Tidal Effects on the Surface Water Cooling Northeast of Hainan Island, South China Sea

Using a 3‐D high‐resolution ocean model, this paper explores the mechanisms that cause surface and subsurface water cooling northeast of Hainan Island during summer. Results show that two cooling centers in the regions east of Wenchang city and east of the Qiongzhou Strait occur when tides are included in the model. The cooling is primarily caused by large‐scale changes in the circulation in the northwestern South China Sea (SCS) through anomalous horizontal pressure gradients caused by inhomogeneous tidal mixing between the near‐shore and off‐shore regions.
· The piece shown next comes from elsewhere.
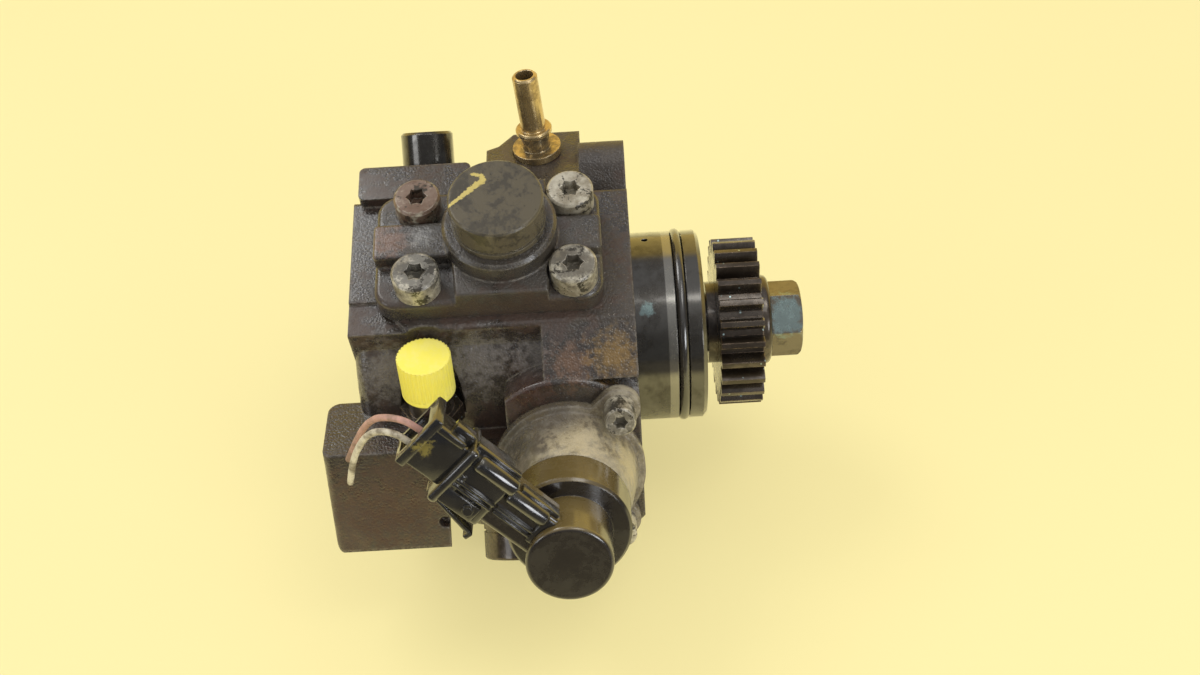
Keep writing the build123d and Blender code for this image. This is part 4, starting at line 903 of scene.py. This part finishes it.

East of Wenchang city, the offshore tidal currents induce upwelling that brings the near‐bottom cold water to the subsurface. For the region east of the Qiongzhou Strait, the tidally induced westward anomalous currents suppress the warm water transport from Qiongzhou Strait, resulting in a compensating intrusion of cold water from surrounding regions. In addition to the large‐scale circulation changes, the local tidal mixing also contributes to the subsurface water cooling east of the Qiongzhou Strait by mixing near‐bottom cold water with subsurface waters. Interannually, the cooling weakens or intensifies during different (cold or warm) phases of the El Niño–Southern Oscillation (ENSO) events. This is attributed to variability in surface forcings and large‐scale circulation associated with different phases of ENSO leading to changes in stratification, which changes the tidally induced horizontal pressure gradient in the northwestern SCS.